Asics has joined the likes of Nike and Adidas as it looks to focus on its own stores and ecommerce offering, or working with major chains, and plans to halt supplies to independent sports retailers from January 2024.
The Japanese footwear brand has sent a letter to specialist retailers in the UK explaining it would cut ties after “reassessing the relationship with many of our customers”.
The letter, seen by The Guardian, comes after an email sent to some larger independent retailers. Several retailers told the publication they had asked for more information but did not received a reply.
“It’s a shock to the system,” said Dipu Patel, the owner of Euro Sports in north London. “We will be losing [Asics] customers – they will buy it online. [Asics] have used us a stepping stone to be where they are and then are going to sell direct.”

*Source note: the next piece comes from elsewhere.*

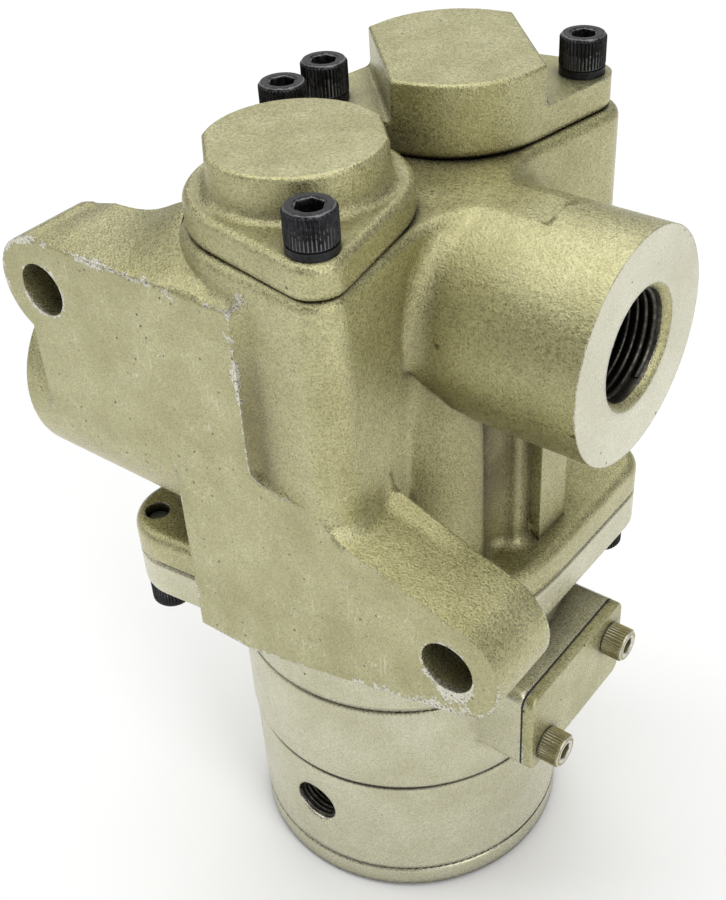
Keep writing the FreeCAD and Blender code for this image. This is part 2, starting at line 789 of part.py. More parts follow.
def pieces():
    made = {"valve_body": valve_body(), "front_cap": front_cap(), "back_cap": back_cap(),
            "cap_screws": cap_screws(), "cap_washers": cap_washers(), "cap_o_rings": cap_o_rings(),
            "stem_seals": stem_seals(), "lower_housing": lower_housing(), "housing_o_ring": housing_o_ring(),
            "housing_screws": housing_screws(), "housing_washers": housing_washers(),
            "pilot_piston": pilot_piston(), "piston_seal": piston_seal(),
            "piston_guide_ring": piston_guide_ring(), "bottom_cap": bottom_cap(),
            "bottom_cap_o_ring": bottom_cap_o_ring(), "cover_gasket": cover_gasket(),
            "cover_plate": cover_plate(), "cover_screws": cover_screws()}
    for side, axis in (("front", front_axis), ("back", back_axis)):
        for name, make in (("seat", seat), ("guide", guide), ("stem", stem), ("disc", disc),
                           ("disc_seal", disc_seal), ("nut", nut), ("spring", spring)):
            made[side + "_" + name] = make(axis)
    return made


def main():
    os.makedirs("parts", exist_ok=True)
    for name, shape in pieces().items():
        shape.exportStep("parts/" + name + ".step")
        print(name, len(shape.Solids), shape.isValid(), round(shape.Volume))


main()
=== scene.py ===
# %% [markdown]
# A cast pneumatic valve in a worn olive-gold coat.
# The valve is a sand casting with milled faces, turned pieces below it and black knurled screws.
# The shapes come from the engineering model, so this script adds what a render needs: surfaces that are
# finely divided for wear, knurls and threads that repeat, finishes, light and a camera.

import json
import math

import bmesh
import bpy
from mathutils import Matrix, Vector, kdtree


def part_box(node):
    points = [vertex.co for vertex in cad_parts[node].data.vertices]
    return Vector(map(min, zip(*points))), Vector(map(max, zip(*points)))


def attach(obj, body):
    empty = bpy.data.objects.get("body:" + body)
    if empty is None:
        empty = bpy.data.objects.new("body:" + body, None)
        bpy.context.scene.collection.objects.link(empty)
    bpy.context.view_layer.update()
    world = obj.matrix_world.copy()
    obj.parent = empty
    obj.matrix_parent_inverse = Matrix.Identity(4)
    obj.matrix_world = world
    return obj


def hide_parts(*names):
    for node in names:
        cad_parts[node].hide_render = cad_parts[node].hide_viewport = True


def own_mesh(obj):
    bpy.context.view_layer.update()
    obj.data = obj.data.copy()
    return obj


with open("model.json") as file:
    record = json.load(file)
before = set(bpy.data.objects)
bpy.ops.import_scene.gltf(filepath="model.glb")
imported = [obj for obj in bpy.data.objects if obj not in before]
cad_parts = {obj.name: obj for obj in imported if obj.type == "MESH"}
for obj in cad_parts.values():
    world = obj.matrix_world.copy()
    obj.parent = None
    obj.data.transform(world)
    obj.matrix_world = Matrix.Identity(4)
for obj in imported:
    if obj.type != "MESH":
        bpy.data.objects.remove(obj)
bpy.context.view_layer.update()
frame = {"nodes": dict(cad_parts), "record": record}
MM = 0.001
CYLINDER_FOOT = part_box("lower_housing")[0].z
print("pieces loaded:", len(frame["nodes"]), "the cylinder's foot at", round(CYLINDER_FOOT / MM, 2), "mm")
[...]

The move by sports brands to a direct-to-consumer (D2C) focus was highlighted in the recently published RetailX Global Elite Top1000 2023 report. It found that Nike had evolved from its previous wholesale model to a D2C strategy. Its switch in focus and investment in Nike Direct has seen the company reporting full year revenue in this part of the business increasing by 14%, or $18.7bn on 2020’s level. This includes digital growth of 18% and an increase in sales via Nike-owned stores of 10%.
This growth continues into the 2023 financial year with online growth outpacing total company revenue. Global sales increased by 25% online in Nike’s latest financial quarter, against a total Q2 revenue rise of 17%. D2C accounts for around 42% of the company’s revenue.
While, in 2021 there were reports that Adidas will cut ties with retailers and focus on D2C sales amid ambitious plans to grow sales by a third by 2025. The German sportswear brand predicted 80% of its growth will come from D2C sales, driven primarily by its digital expansion.